In my proposal PyPI would do nothing except return an error. This would just be a standard for custom servers to implement (and the easiest implementation is just to have the custom server have a single namespace that is acceptable to it and return an error if a different namespace is specified).
(I deleted the quoted post, because it’s basically just wrong)
Thinking about this a bit further, the fundamental issue with “prefer a particular index” is that we’re breaking the key invariant in packaging, that any copy of version X.Y of package foo is functionally identical. That is baked into many areas of packaging, and changing it could cause all sorts of weird breakages (for example, pip’s cache is keyed on name/version).
If you’re saying that it’s important to you that we get foo-1.0 from your index, as opposed to somewhere else where it may exist, then you’ve misunderstood that fundamental principle.
It’s also worth pointing out anyone with a problem that is solved by preferring a local index over PyPI, can (as far as I am aware) just as easily solve their problem by using a devpi instance as their pip index, and configuring it to serve “private” projects first, falling back to a PyPI mirror. So it’s never true that anyone “must” prefer one index over another.

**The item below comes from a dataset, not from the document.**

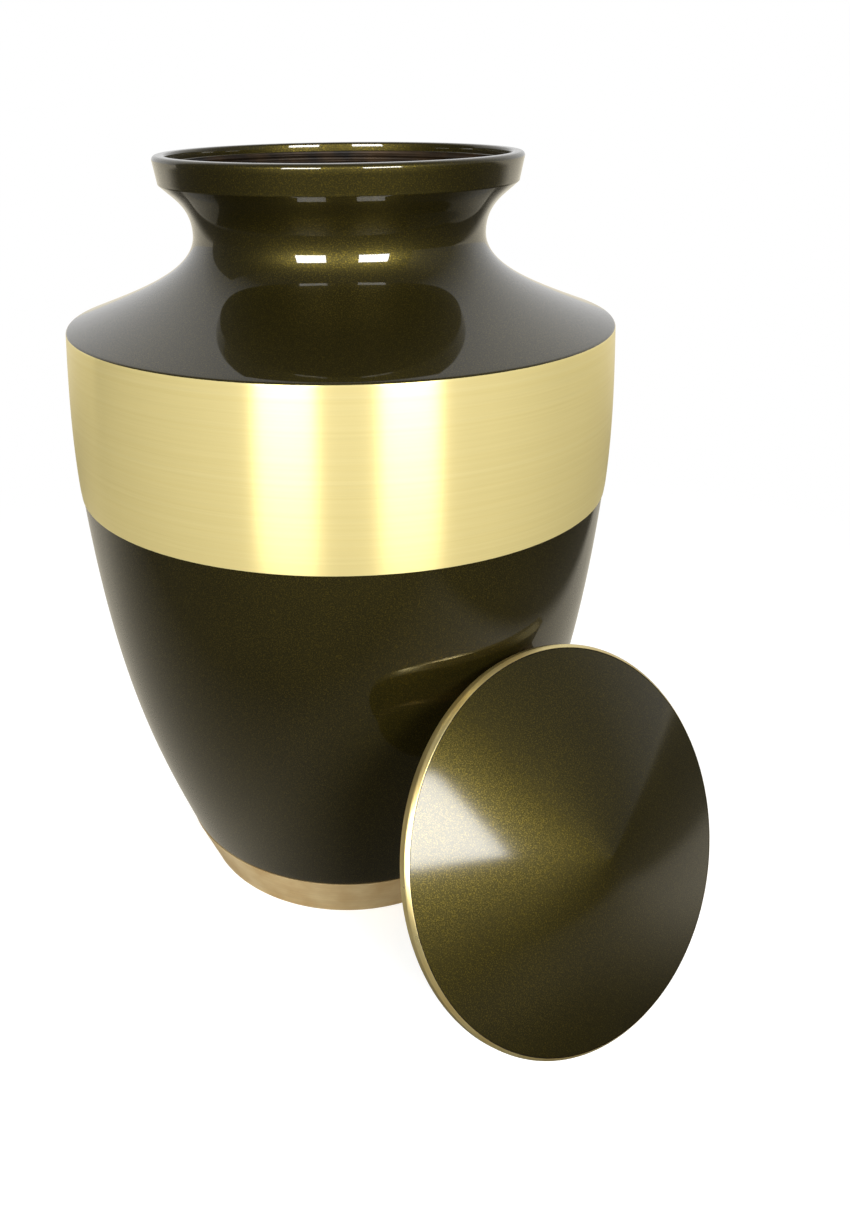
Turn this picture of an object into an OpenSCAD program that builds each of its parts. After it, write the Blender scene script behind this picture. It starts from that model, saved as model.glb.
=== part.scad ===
// Cremation urn: a turned brass vessel, and its screw lid leaning against it.
// Millimetres. +Z is up along the vessel's axis. The origin is the centre of the underside of the
// foot, on the surface that the urn stands on. The lid leans at the front, toward -Y and +X.

/* [Vessel] */
// Height from the underside of the foot to the top of the lip
height = 230; // [215:1:260]
// Thickness of the brass wall
wall = 2.2; // [1.6:0.1:3]
// Thickness of the vessel's floor
floor_t = 3; // [2:0.5:5]

/* [Foot ring] */
// Diameter of the foot ring where it stands
foot_bottom_d = 99.4; // [80:0.2:115]
// Diameter of the foot ring at its top
foot_top_d = 112.2; // [95:0.2:125]
// Height of the foot ring
foot_h = 16.1; // [10:0.1:22]
// Bevel round the underside of the foot ring
foot_bevel = 0.6; // [0.2:0.1:1.5]
// Depth of the line turned between the bare foot ring and the lacquer
paint_line = 0.4; // [0.2:0.1:0.8]

/* [Body] */
// Diameter of the body at the lower edge of the brass band
body_d = 161.8; // [140:0.2:180]
// Height of the lower edge of the brass band
band_bottom_z = 134.7; // [110:0.1:150]
// Steepness of the body where it leaves the foot, in degrees above the horizontal
body_start_deg = 69.7; // [60:0.1:80]
// Steepness of the body where it meets the band, in degrees above the horizontal
body_end_deg = 86.2; // [80:0.1:92]
// How far the curve of the body holds its direction at the foot
body_start_pull = 33.7; // [15:0.1:50]
// How far the curve of the body holds its direction at the band
body_end_pull = 59.9; // [20:0.1:65]

/* [Brass band] */
// How far the band stands proud of the lacquer below it
band_proud = 0.4; // [0.2:0.1:1]
// Height of the band
band_h = 48.2; // [30:0.1:60]
// Diameter at the top of the band
band_top_d = 161.1; // [140:0.1:180]
// Lean of the band at its top edge, in degrees above the horizontal
band_top_deg = 93.8; // [90:0.1:97]
// Bevel on the lower edge of the band
band_bevel = 0.4; // [0.2:0.1:0.8]

/* [Shoulder and neck] */
// Radius of the edge between the band and the shoulder
shoulder_edge_r = 1; // [0.5:0.1:4]
// Direction of the shoulder where it leaves that edge, in degrees above the horizontal
shoulder_deg = 159.9; // [150:0.1:170]
// How far the shoulder holds its direction
shoulder_pull = 23.1; // [10:0.1:30]
// Diameter of the neck at its narrowest
neck_d = 84.8; // [70:0.2:96]
// How far below the top of the lip the neck is narrowest
neck_drop = 21.7; // [16:0.1:28]
// How far the neck runs straight below its narrowest place
neck_pull_down = 10; // [5:0.1:14]
// How far the neck runs straight above its narrowest place
neck_pull_up = 7.5; // [3:0.1:9]

/* [Lip] */
// Diameter of the lip at its top
lip_d = 104.9; // [98:0.1:112]
// Height of the face of the lip
lip_h = 7.9; // [6:0.1:9]
// How much the face of the lip leans out from its lower edge to its top, on the radius
lip_flare = 1.1; // [0:0.1:2]
// Size of the rounded corner under the lip
lip_corner = 0.7; // [0.3:0.1:1.5]
// Direction of the underside of the lip where it meets that corner, in degrees above the horizontal
lip_under_deg = 42.5; // [30:0.5:55]
// How far the underside of the lip holds its direction
lip_under_pull = 4.8; // [2:0.1:8]
// Radius of the rounded outer edge on top of the lip
lip_round = 1.2; // [0.5:0.1:1.8]

/* [Mouth] */
// Diameter of the threaded bore in the mouth
mouth_d = 96; // [88:0.1:98]
// How much wider the relief above the thread is, on the radius
relief_step = 0.8; // [0.4:0.1:1.2]
// Depth of that relief
relief_h = 2.6; // [1.5:0.1:4]
// Rounding on the inner edge of the lip
mouth_round = 0.8; // [0.4:0.1:1.2]

/* [Lid] */
// Diameter of the lid
lid_d = 112.5; // [106:0.1:118]
// Height of the lid's upright edge
lid_edge_h = 2.2; // [1.5:0.1:4]
// Bevel between the edge and the dome
lid_bevel = 0.9; // [0.5:0.1:2]
// Depth and width of the line between the bare edge and the lacquer
lid_line = 0.3; // [0.1:0.1:0.5]
// Rise of the cone-shaped dome
dome_h = 15; // [6:0.5:22]
// How round the dome is: 1 is a straight cone, 2 is a round cap
dome_power = 1.3; // [1.15:0.05:2]
// Thickness of the lid's wall
lid_wall = 1.6; // [1.2:0.1:2.4]
// Radial clearance between the lid's plug and the mouth
thread_clearance = 0.4; // [0.2:0.1:0.8]
// Length of the lid's threaded plug
plug_h = 7; // [5:0.1:7.4]
// Thickness of the plug's wall
plug_wall = 2; // [1.5:0.1:3]
// Bevel that breaks the sharp edges of the rim and the plug
edge_break = 0.3; // [0.1:0.1:0.5]

/* [Leaning lid] */
// Bearing of the lid from the vessel's axis, in degrees from -Y toward +X
lid_bearing = 36.3; // [0:0.1:90]
// Way that the lid faces, in degrees from -Y toward +X
lid_facing = 34.6; // [0:0.1:90]
// How far the lid leans back from upright
lid_lean = 24; // [15:0.1:40]
// Clearance between the lid and the body where it leans on it
lean_gap = 0.3; // [0.1:0.1:0.8]

/* [Hidden] */
$fn = 180;

foot_bottom_r = foot_bottom_d / 2;
foot_top_r = foot_top_d / 2;
body_r = body_d / 2;
band_top_r = band_top_d / 2;
band_top_z = band_bottom_z + band_h;
neck_r = neck_d / 2;
neck_z = height - neck_drop;
lip_r = lip_d / 2;
lip_low_r = lip_r - lip_flare;
lip_low_z = height - lip_h;
mouth_r = mouth_d / 2;
relief_r = mouth_r + relief_step;
relief_z = height - relief_h;
lid_r = lid_d / 2;
plug_r = mouth_r - thread_clearance;
dome_r = lid_r - lid_bevel - lid_line;
dome_z = lid_edge_h + lid_bevel;
dome_steps = 16;

// A point on the cubic curve through p[0] and p[3], pulled toward p[1] and p[2].
function bezier(p, t) =
    pow(1 - t, 3) * p[0] + 3 * t * pow(1 - t, 2) * p[1] + 3 * t * t * (1 - t) * p[2] + pow(t, 3) * p[3];

// The direction of that curve.
function bezier_way(p, t) =
    pow(1 - t, 2) * (p[1] - p[0]) + 2 * t * (1 - t) * (p[2] - p[1]) + t * t * (p[3] - p[2]);

// The unit normal on the left of a direction, which is the hollow side of an outline drawn upward.
function left_of(way) = [-way[1], way[0]] / norm(way);

function heading(deg) = [cos(deg), sin(deg)];

// A smooth curve from a to b that leaves at a_deg and arrives at b_deg, set inward by inset.
function sweep(a, a_deg, a_pull, b, b_deg, b_pull, steps, inset = 0) =
    let (p = [a, a + a_pull * heading(a_deg), b - b_pull * heading(b_deg), b])
    [for (i = [0:steps]) bezier(p, i / steps) + inset * left_of(bezier_way(p, i / steps))];

// An arc about c from from_deg to to_deg.
function arc(c, r, from_deg, to_deg, steps) =
    [for (i = [0:steps]) c + r * heading(from_deg + (to_deg - from_deg) * i / steps)];

// The body from the foot ring up to the band.
function body_curve(inset = 0) =
    sweep([foot_top_r, foot_h + paint_line], body_start_deg, body_start_pull,
        [body_r, band_bottom_z], body_end_deg, body_end_pull, 22, inset);

// The band, bulging very slightly.
function band_curve(out, inset = 0) =
    sweep([body_r + out, band_bottom_z], body_end_deg, band_h / 3,
        [band_top_r, band_top_z], band_top_deg, band_h / 3, 8, inset);

// The rounded edge between the band and the shoulder.
shoulder_edge = arc([band_top_r, band_top_z] - shoulder_edge_r * heading(band_top_deg - 90),
    shoulder_edge_r, band_top_deg - 90, shoulder_deg - 90, 5);
shoulder_start = shoulder_edge[len(shoulder_edge) - 1];

// The shoulder, sweeping up into the neck.
function shoulder_curve(inset = 0) =
    sweep(shoulder_start, shoulder_deg, shoulder_pull,
        [neck_r, neck_z], 90, neck_pull_down, 20, inset);

// The neck, flaring out under the lip.
lip_under = [lip_low_r - lip_corner, lip_low_z - lip_corner / 2];
function flare_curve(inset = 0) =
    sweep([neck_r, neck_z], 90, neck_pull_up, lip_under, lip_under_deg, lip_under_pull, 12, inset);

// The whole outside of the vessel from the foot to the top of the lip.
outside = concat(
    [[foot_bottom_r - foot_bevel, 0], [foot_bottom_r, foot_bevel], [foot_top_r, foot_h]],
    [[foot_top_r - paint_line, foot_h + paint_line / 2]],
    body_curve(),
    [[body_r + band_proud - band_bevel, band_bottom_z]],
    [for (p = band_curve(band_proud)) if (p[1] > band_bottom_z + band_bevel && p[1] < band_top_z) p],
    shoulder_edge,
    [for (p = shoulder_curve()) if (p[0] < shoulder_start[0]) p],
    [for (p = flare_curve()) if (p[1] > neck_z) p],
    [[lip_low_r, lip_low_z]],
    arc([lip_r - lip_round, height - lip_round], lip_round, 0, 90, 6));

// The inside of the vessel from the floor to the lower end of the mouth's bore.
foot_slope = (foot_top_r - foot_bottom_r) / foot_h;
inner_top_r = band_top_r - wall;
flare_inside = [for (p = flare_curve(wall)) if (p[1] > neck_z && p[0] < mouth_r) p];
bore_low_z = flare_inside[len(flare_inside) - 1][1] + 0.6;
inside = concat(
    [[0, floor_t], [foot_bottom_r + floor_t * foot_slope - wall, floor_t]],
    [[foot_top_r - wall, foot_h]],
    [for (p = body_curve(wall)) if (p[1] > foot_h + wall) p],
    [for (p = band_curve(0, wall)) if (p[1] > band_bottom_z + wall && p[1] < band_top_z - wall) p],
    [for (p = shoulder_curve(wall)) if (p[0] < inner_top_r) p],
    flare_inside,
    [[mouth_r, bore_low_z], [mouth_r, relief_z], [relief_r, relief_z]],
    arc([relief_r + mouth_round, height - mouth_round], mouth_round, 180, 90, 4));

// The vessel: one turned wall between its outside and its inside.
module urn_body() {
    color("#3b3818")
        rotate_extrude()
            polygon(concat([[0, 0]], outside, [for (i = [len(inside) - 1:-1:0]) inside[i]]));
}

// The dome's height over its rim and its steepness, as rise over run, at a radius.
function dome_rise(r) = dome_h * (1 - pow(r / dome_r, dome_power));
function dome_slope(r) = dome_power * dome_h / dome_r * pow(r / dome_r, dome_power - 1);

// Half the section of the dome from a radius r_start in to the axis, set inward by inset.
function dome_curve(r_start, inset = 0) =
    [for (i = [0:dome_steps])
        let (r = r_start * (1 - i / dome_steps), s = dome_slope(r))
        [r, dome_z + dome_rise(r)] - inset * [s, 1] / norm([s, 1])];

// The lid upright, with the plane that seats on the lip at z = 0 and the dome upward.
module lid_upright() {
    plug_inner_r = plug_r - plug_wall;
    under = dome_curve(plug_inner_r, lid_wall);
    rotate_extrude()
        polygon(concat(
            [[lid_r - edge_break, 0], [lid_r, edge_break], [lid_r, lid_edge_h]],
            [[lid_r - lid_bevel, dome_z], [lid_r - lid_bevel - lid_line / 2, dome_z - lid_line]],
            dome_curve(dome_r),
            [for (i = [len(under) - 1:-1:0]) under[i]],
            [[plug_inner_r, under[0][1]]],
            [[plug_inner_r, -plug_h], [plug_r - edge_break, -plug_h], [plug_r, edge_break - plug_h]],
            [[plug_r, 0]]));
}

// A point of the leaning lid, given in the upright lid's own frame, with the lid's seat at c.
function leaned(p, c) =
    let (lean = 90 - lid_lean, y = p[1] * cos(lean) - p[2] * sin(lean))
    let (z = p[1] * sin(lean) + p[2] * cos(lean))
    [c[0] + p[0] * cos(lid_facing) - y * sin(lid_facing),
        c[1] + p[0] * sin(lid_facing) + y * cos(lid_facing), c[2] + z];

// The radius of the vessel at a height.
vessel_radius = [for (p = outside) [p[1], p[0]]];

// The edges of the lid that can touch the vessel: those of its rim and of the end of its plug.
contact_edges = [
    [lid_r - edge_break, 0], [lid_r, edge_break],
    [plug_r - edge_break, -plug_h], [plug_r, edge_break - plug_h]];

// The height that sets the lowest point of the lid's rim on the surface that the urn stands on.
lid_z = lid_r * cos(lid_lean) - edge_break * sin(lid_lean);

// The lid's seat at a distance from the vessel's axis.
function seat_at(d) = [d * sin(lid_bearing), -d * cos(lid_bearing), lid_z];

// The smallest radial gap between those edges and the vessel at that distance.
function gap_at(d) =
    min([for (e = contact_edges, a = [0:3:357])
        let (q = leaned([e[0] * cos(a), e[0] * sin(a), e[1]], seat_at(d)))
        norm([q[0], q[1]]) - lookup(q[2], vessel_radius)]);

// The distance at which the lid leans on the vessel, found by closing the gap step by step.
function leaning_distance(d, steps) =
    steps == 0 ? d : leaning_distance(d - (gap_at(d) - lean_gap), steps - 1);

module lid() {
    seat = seat_at(leaning_distance(body_r + lid_r, 12));
    color("#504b24")
        translate(seat)
            rotate([90 - lid_lean, 0, lid_facing])
                lid_upright();
}

urn_body();
lid();
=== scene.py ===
"""Cremation urn: a turned brass vessel with a metallic lacquer, a brushed brass band and a bare
foot ring, and its screw lid leaning against it. Metres, +Z up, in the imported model's frame."""
import math

import bpy
import numpy as np
from bpy.props import FloatProperty, FloatVectorProperty, IntProperty, PointerProperty
from mathutils import Euler, Matrix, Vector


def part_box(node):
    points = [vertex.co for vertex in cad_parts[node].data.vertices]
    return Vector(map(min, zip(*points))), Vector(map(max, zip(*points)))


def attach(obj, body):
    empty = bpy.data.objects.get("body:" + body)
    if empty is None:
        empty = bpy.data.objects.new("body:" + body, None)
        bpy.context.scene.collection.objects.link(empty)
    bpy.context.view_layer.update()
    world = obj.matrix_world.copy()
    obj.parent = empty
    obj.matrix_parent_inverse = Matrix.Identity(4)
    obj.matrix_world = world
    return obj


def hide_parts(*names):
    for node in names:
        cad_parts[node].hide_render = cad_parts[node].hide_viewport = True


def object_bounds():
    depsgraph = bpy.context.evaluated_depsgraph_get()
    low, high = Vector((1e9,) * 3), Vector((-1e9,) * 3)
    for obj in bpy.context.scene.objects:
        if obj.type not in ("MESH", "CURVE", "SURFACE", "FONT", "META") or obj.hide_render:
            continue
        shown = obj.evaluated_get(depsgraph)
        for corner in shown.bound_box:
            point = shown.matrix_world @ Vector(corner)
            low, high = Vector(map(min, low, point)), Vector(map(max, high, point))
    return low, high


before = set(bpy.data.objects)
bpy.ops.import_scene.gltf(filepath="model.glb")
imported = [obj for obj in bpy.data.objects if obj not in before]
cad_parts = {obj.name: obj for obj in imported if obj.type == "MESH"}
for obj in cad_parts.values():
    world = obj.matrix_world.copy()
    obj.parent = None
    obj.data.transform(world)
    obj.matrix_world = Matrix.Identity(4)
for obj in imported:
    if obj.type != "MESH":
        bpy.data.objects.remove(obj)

bl_info = {
    "name": "Cremation Urn",
    "version": (1, 0, 0),
    "blender": (4, 5, 0),
    "location": "View3D > Sidebar > Urn",
    "description": "Builds a lacquered brass cremation urn with its lid leaning against it",
    "category": "Add Mesh",
}

CAD_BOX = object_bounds()
MM = 0.001
NICK = 0.1 * MM  # the small steps beside an edge that keep it crisp under smooth shading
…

That’s not to say that there aren’t problems for which namespace reservation wouldn’t be the right solution, just that it’s not needed for the “prefer a particular index” issue that is typically how these discussions start.
Depends what you mean by “work”. It adds the two indexes to the list to be searched, and looks for the given requirements. It doesn’t use particular indexes for particular requirements, in the way that your layout suggests you’re hoping it will.
Local versions do help a lot in private package settings when combined with constraints, but fall short when versions cannot be pinned exactly. Say I have foo-1.0+1 and foo-1.1+1 locally, there’s not a good way to specify only these versions are valid, that can guard against a potential public foo-1.1 release on PyPI. Maybe it would help if we introduce OR conditions in specifiers, but that might as well also still only solve the use case partially, while opening a gate to new problems.